Album | Margo Cilker – Valley of Heart’s Delight

For fans of Margo Cilker’s splendid 2021 debut Pohoryville there’s good news. The follow-up to that album, Valley of Heart’s Delight, offers eleven more songs in the same rich musical vein. 

Acoustic guitar, bass and drums are joined most prominently, as before, by piano, with generous splashes of organ and accordion (all three instruments are played by the Decembrists’ Jenny Conlee-Drizos). Add to this some horns, here and there, a little pedal steel, and a sprinkling of fiddle, plus gorgeous harmonies – provided in part by sister Sara Cilker. 

The resulting sound is familiar; it sits comfortably within that sprawling genre of Americana, but it doesn’t sound quite like anyone else. On this album, a few songs lean towards the more country end of things, assisted by the pedal steel, while the accordion provides the odd nod towards Cajun. 

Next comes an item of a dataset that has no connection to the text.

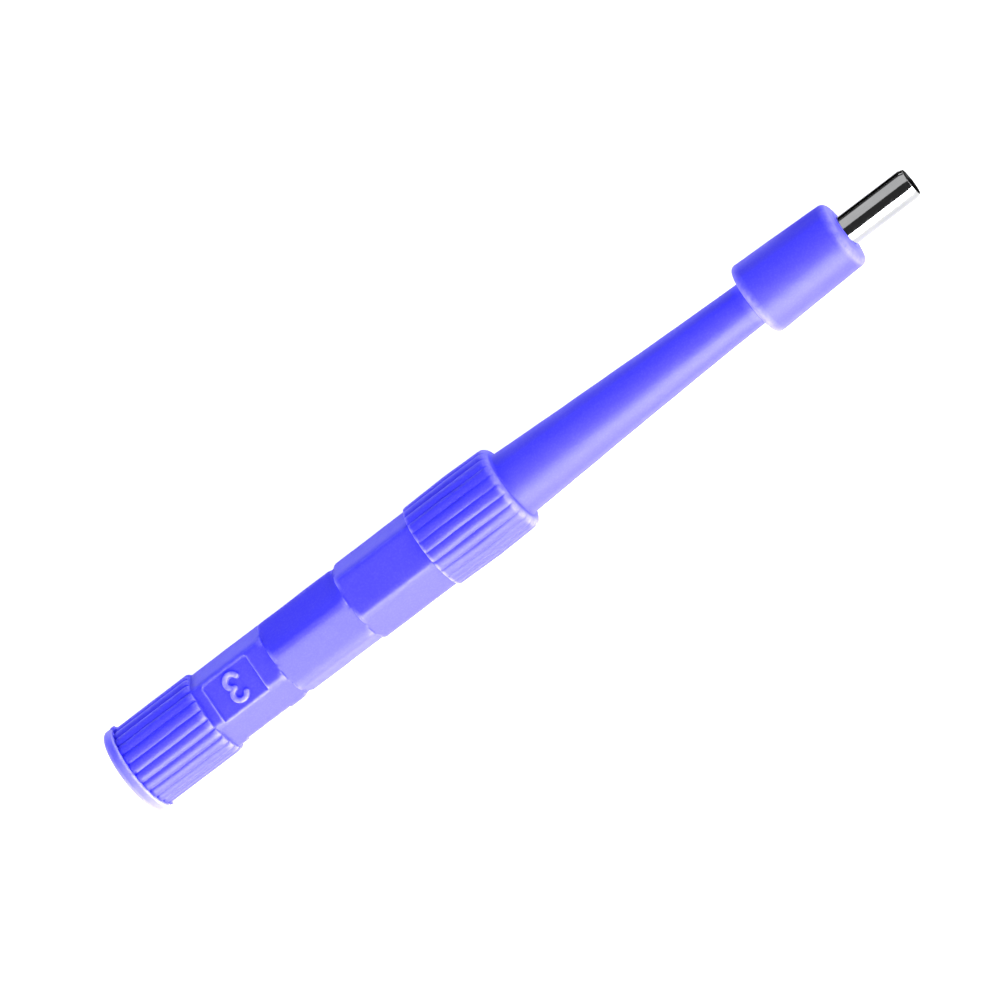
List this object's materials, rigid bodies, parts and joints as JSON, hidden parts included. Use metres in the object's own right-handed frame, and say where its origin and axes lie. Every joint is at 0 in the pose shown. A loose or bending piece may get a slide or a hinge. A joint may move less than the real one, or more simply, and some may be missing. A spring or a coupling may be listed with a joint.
{
  "type": "skin biopsy punch",
  "caption": "Slim hand-held punch: a ribbed and hexagonal moulded handle that tapers to a round head, which holds a short thin-walled steel cutting tube.",
  "frame": {"origin": "centre of the flat butt face, which is the rear face of the end cap", "axes": "+X along the punch from the butt to the cutting edge; +Z is the outward normal of the facet with the size digit"},
  "size_m": [0.1, 0.01, 0.01],
  "materials": {
    "handle_plastic": "satin blue-violet moulding",
    "cap_plastic": "satin lilac moulding",
    "polished_steel": "polished stainless steel"
  },
  "bodies": {
    "root": {"handle": "handle_plastic", "end_cap": "cap_plastic", "cutting_tube": "polished_steel"}
  },
  "joints": []
}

There’s a preoccupation, in these songs, with travel, with moving and seeking, but it’s not always clear what’s being sought. She’s ‘looking for a lowland trail’, as the first song has it, but to where? 

One answer to that question is California, and specifically, the Santa Clara Valley, where Cilker grew up. It’s ‘a place I have roots,’ she has written, ‘but don’t always feel like I belong’. Once, that place was known as the Valley of Heart’s Delight, alluded to in the album’s title. Now, it’s Silicon Valley. 

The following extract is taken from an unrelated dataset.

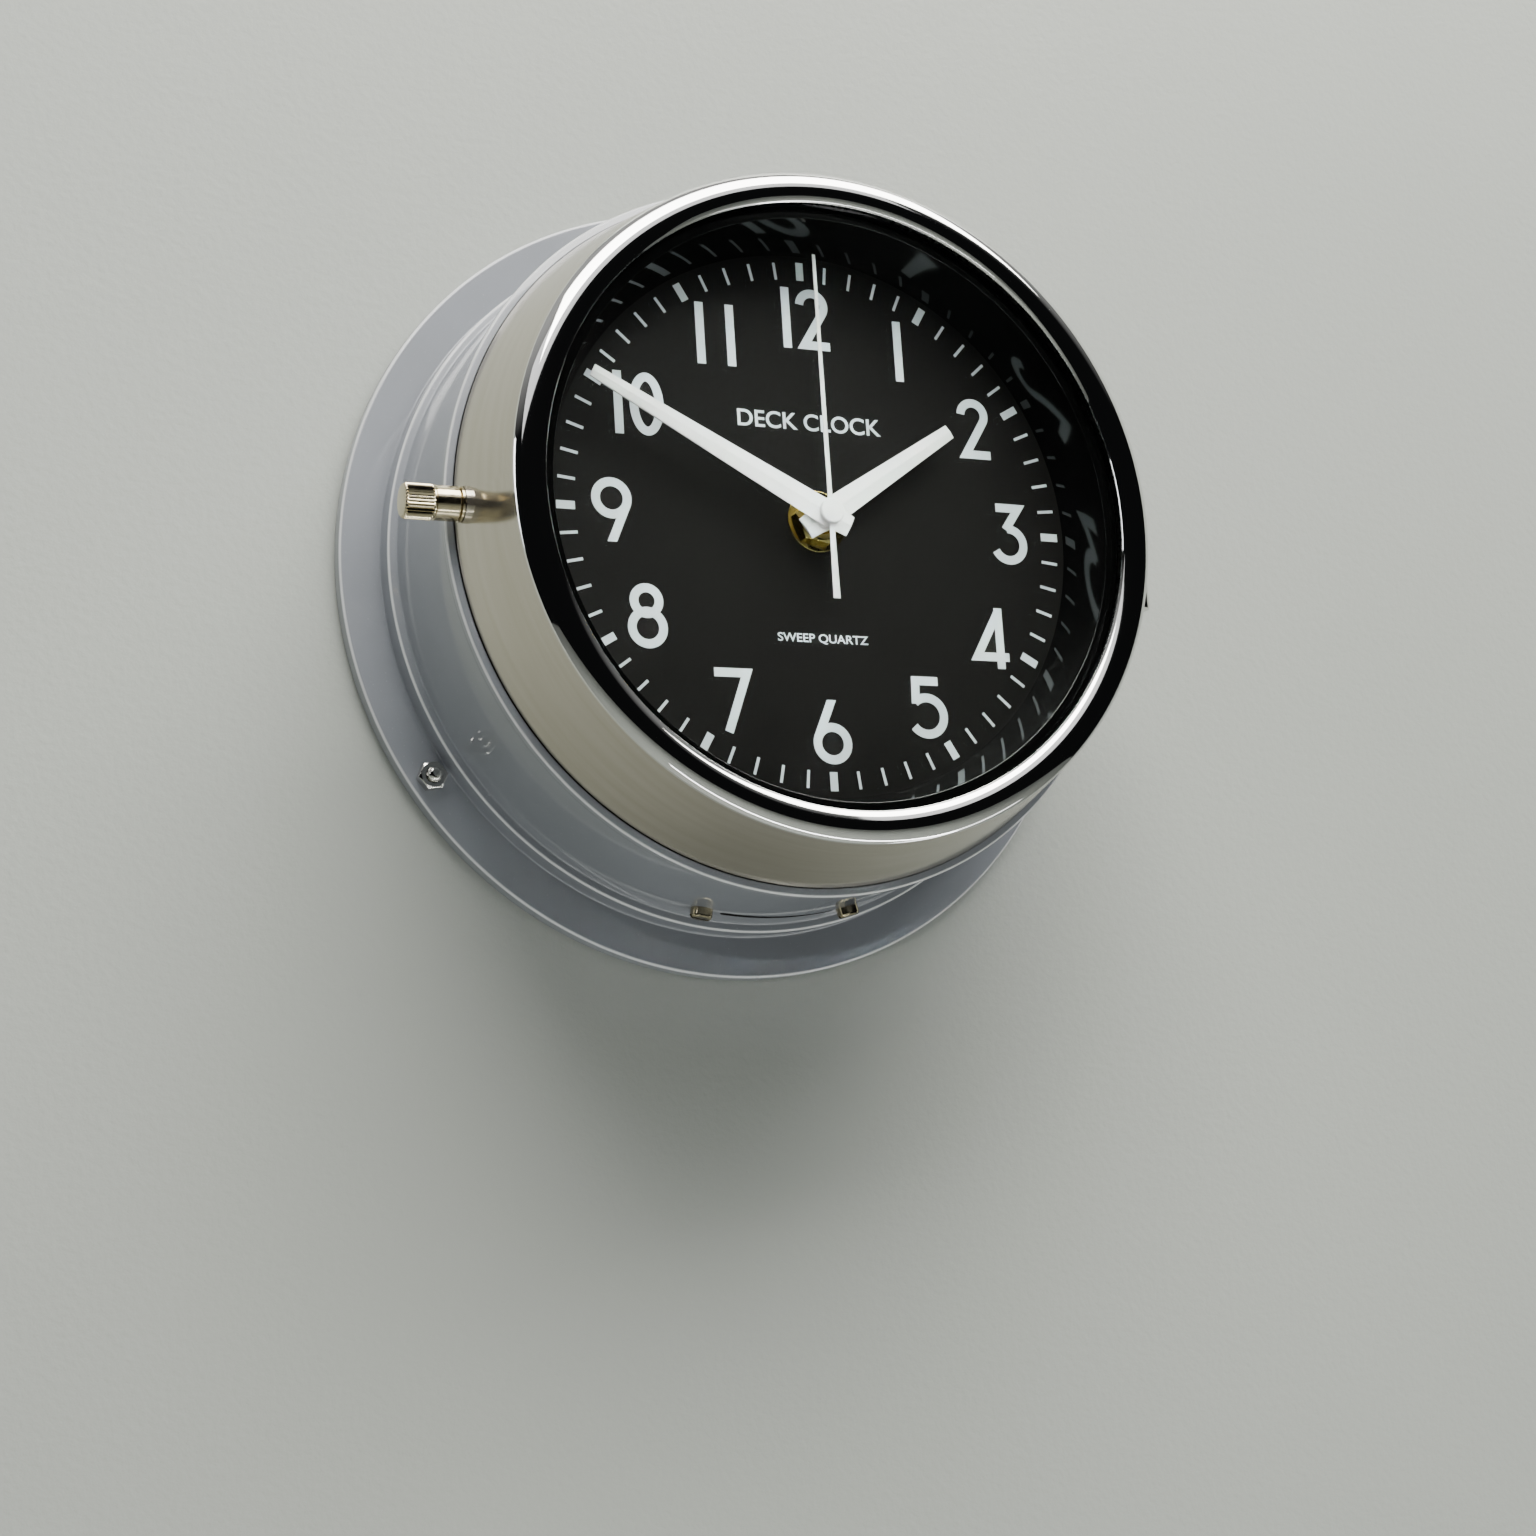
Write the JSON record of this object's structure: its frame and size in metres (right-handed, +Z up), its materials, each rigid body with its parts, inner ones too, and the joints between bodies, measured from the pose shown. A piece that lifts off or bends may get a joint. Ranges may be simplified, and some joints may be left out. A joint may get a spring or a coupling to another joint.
{
  "type": "ship's deck clock",
  "caption": "Round bulkhead clock with a flanged metal case, a hinged glazed bezel held by a thumb screw, a dial with numerals and three hands driven by a battery movement.",
  "frame": {"origin": "centre of the rear face that lies on the wall", "axes": "+Y into the wall, so the dial faces -Y; +Z up to 12 o'clock; +X to 3 o'clock and the hinge"},
  "size_m": [0.22, 0.0866, 0.22],
  "materials": {
    "case_enamel": "gloss grey enamel",
    "plate_steel": "satin grey paint",
    "zinc_steel": "bright zinc plate",
    "nickel": "nickel plate",
    "bezel_nickel": "satin skirt, polished rim",
    "black_rubber": "matt",
    "dial_black": "satin black lacquer",
    "surround_black": "gloss black",
    "glass": "clear, polished",
    "brass": "polished",
    "movement_black": "fine matt moulding",
    "acetal_white": "natural acetal",
    "board_green": "solder resist",
    "chip_black": "matt epoxy",
    "soft_iron": "plain",
    "copper_wire": "enamelled copper",
    "battery_wrap": "gloss wrapper",
    "hand_white": "satin white lacquer"
  },
  "bodies": {
    "case": {"wall_plate": "plate_steel", "wall_studs": "zinc_steel", "flange_nuts": "zinc_steel", "plate_gasket": "black_rubber", "rear_case": "case_enamel", "slot_cover": "black_rubber", "slot_screws": "nickel", "slot_nuts": "zinc_steel", "front_gasket": "black_rubber", "dial": "dial_black", "dial_surround": "surround_black", "surround_screws": "zinc_steel", "case_hinge_leaf": "zinc_steel", "hinge_pin": "zinc_steel", "hinge_screws": "zinc_steel", "screw_insert": "brass", "movement_back_cover": "movement_black", "movement_front_cover": "movement_black", "centre_bush": "brass", "bush_rubber": "black_rubber", "bush_washer": "brass", "bush_nut": "brass", "train_bridge": "acetal_white", "works_post": "zinc_steel", "circuit_board": "board_green", "crystal": "zinc_steel", "chip": "chip_black", "stator": "soft_iron", "coil_bobbin": "acetal_white", "coil_winding": "copper_wire", "battery_contacts": "zinc_steel"},
    "bezel": {"bezel": "bezel_nickel", "screw_pad": "nickel", "glass": "glass", "glass_gasket": "black_rubber", "retaining_ring": "zinc_steel", "bezel_hinge_leaf": "zinc_steel", "hinge_rivets": "zinc_steel"},
    "clamp_washer": {"screw_washer": "nickel"},
    "thumb_knob": {"thumb_screw": "nickel"},
    "cell": {"battery": "battery_wrap"},
    "seconds": {"second_wheel": "acetal_white", "second_hand": "hand_white", "second_cap": "hand_white"},
    "minutes": {"centre_wheel": "acetal_white", "minute_hand": "hand_white"},
    "hours": {"hour_wheel": "acetal_white", "hour_hand": "hand_white"},
    "third": {"third_wheel": "acetal_white"},
    "between": {"between_wheel": "acetal_white"},
    "rotor": {"rotor": "acetal_white"},
    "works": {"works_wheel": "acetal_white"},
    "setting": {"setting_wheel": "acetal_white", "setting_knob": "movement_black"}
  },
  "joints": [
    {"name": "bezel_swing", "type": "hinge", "parent": "case", "child": "bezel", "pos_m": [0.1025, -0.0543, 0], "axis": [0, 0, 1], "range_deg": [0, 110]},
    {"name": "screw_travel", "type": "slide", "parent": "case", "child": "clamp_washer", "axis": [-1, 0, 0], "range_m": [0, 0.0021]},
    {"name": "screw_turn", "type": "hinge", "parent": "clamp_washer", "child": "thumb_knob", "pos_m": [-0.1, -0.061, 0], "axis": [-1, 0, 0], "range_deg": [0, 1080]},
    {"name": "battery_slide", "type": "slide", "parent": "case", "child": "cell", "axis": [0, 1, 0], "range_m": [0, 0.03]},
    {"name": "second_spin", "type": "hinge", "parent": "case", "child": "seconds", "pos_m": [0, -0.0754, 0], "axis": [0, 1, 0], "continuous": true},
    {"name": "minute_spin", "type": "hinge", "parent": "case", "child": "minutes", "pos_m": [0, -0.0736, 0], "axis": [0, 1, 0], "continuous": true},
    {"name": "hour_spin", "type": "hinge", "parent": "case", "child": "hours", "pos_m": [0, -0.0714, 0], "axis": [0, 1, 0], "continuous": true},
    {"name": "third_spin", "type": "hinge", "parent": "case", "child": "third", "pos_m": [-0.0102, -0.056, 0], "axis": [0, 1, 0], "continuous": true},
    {"name": "between_spin", "type": "hinge", "parent": "case", "child": "between", "pos_m": [0.00846, -0.052, 0.00308], "axis": [0, 1, 0], "continuous": true},
    {"name": "rotor_spin", "type": "hinge", "parent": "case", "child": "rotor", "pos_m": [0.01635, -0.054, 0.00595], "axis": [0, 1, 0], "continuous": true},
    {"name": "works_spin", "type": "hinge", "parent": "case", "child": "works", "pos_m": [0, -0.06, 0.0072], "axis": [0, 1, 0], "continuous": true},
    {"name": "setting_spin", "type": "hinge", "parent": "case", "child": "setting", "pos_m": [0, -0.06, 0.0156], "axis": [0, 1, 0], "continuous": true}
  ],
  "couplings": [
    {"joint": "screw_turn", "follows": "screw_travel", "rad_per_m": 8976},
    {"joint": "minute_spin", "follows": "second_spin", "ratio": 0.016667},
    {"joint": "hour_spin", "follows": "second_spin", "ratio": 0.0013889},
    {"joint": "third_spin", "follows": "second_spin", "ratio": -0.13333},
    {"joint": "works_spin", "follows": "second_spin", "ratio": -0.0055556},
    {"joint": "setting_spin", "follows": "second_spin", "ratio": 0.01},
    {"joint": "between_spin", "follows": "second_spin", "ratio": -5},
    {"joint": "rotor_spin", "follows": "second_spin", "ratio": 30}
  ]
}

That’s the tension at play in several of these songs. It’s restlessness and homesickness, it’s longing for a place that isn’t there anymore. ‘I don’t know where my home is,’ she sings in ‘I Remember Carolina’, a rollocking road trip of a song that criss-crosses the United States. ‘I remember being free.’  

Cilker’s voice has a certain vulnerability to it. She can do the slur and twang of country, but never takes it too far. There’s a compelling hint of unsteadiness, and the sense, sometimes, that she’s holding back, that there’s more she can do. You hear it in the last third of ‘With the Middle’, when she reaches for a higher note, and finds it, and all of a sudden the song – one of the strongest tracks here – truly begins to shine. 

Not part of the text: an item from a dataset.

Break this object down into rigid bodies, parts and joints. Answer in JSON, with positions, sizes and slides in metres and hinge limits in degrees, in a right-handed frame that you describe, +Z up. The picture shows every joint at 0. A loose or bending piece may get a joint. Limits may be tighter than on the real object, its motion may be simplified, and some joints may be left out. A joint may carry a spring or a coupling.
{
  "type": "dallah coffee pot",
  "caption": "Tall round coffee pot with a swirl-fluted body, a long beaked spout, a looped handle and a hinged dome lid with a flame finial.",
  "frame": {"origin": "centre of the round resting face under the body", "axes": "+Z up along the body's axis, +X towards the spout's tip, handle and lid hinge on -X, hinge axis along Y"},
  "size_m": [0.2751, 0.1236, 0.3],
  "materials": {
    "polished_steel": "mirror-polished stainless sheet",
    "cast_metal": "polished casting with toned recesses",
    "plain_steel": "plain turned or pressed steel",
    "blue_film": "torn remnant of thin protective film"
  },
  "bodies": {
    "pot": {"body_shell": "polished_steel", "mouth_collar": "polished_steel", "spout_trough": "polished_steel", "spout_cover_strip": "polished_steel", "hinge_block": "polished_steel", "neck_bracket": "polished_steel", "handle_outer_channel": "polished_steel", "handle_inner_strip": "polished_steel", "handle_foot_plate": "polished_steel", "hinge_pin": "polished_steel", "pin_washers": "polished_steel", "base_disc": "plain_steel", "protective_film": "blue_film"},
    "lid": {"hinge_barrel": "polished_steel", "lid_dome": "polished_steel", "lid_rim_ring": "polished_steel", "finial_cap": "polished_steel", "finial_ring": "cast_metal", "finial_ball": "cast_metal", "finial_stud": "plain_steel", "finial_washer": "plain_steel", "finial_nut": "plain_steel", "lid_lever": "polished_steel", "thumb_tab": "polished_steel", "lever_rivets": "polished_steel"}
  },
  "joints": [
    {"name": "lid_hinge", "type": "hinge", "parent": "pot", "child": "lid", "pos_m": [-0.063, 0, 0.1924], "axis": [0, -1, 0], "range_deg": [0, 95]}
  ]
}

The raw vulnerability of the vocals are reflected in the production, by Sera Cahoone (who also plays drums on the album). Cilker is an artist whose songs could be squashed by a heavy-handed producer, eager for more obvious radio appeal. But Cahoone gets it just right. She allows for fresh air, and for a looseness that makes everything feel more alive. Margo Cilker is an enormously talented and persuasive singer-songwriter, and Valley of Heart’s Delight will convince many more listeners of that fact.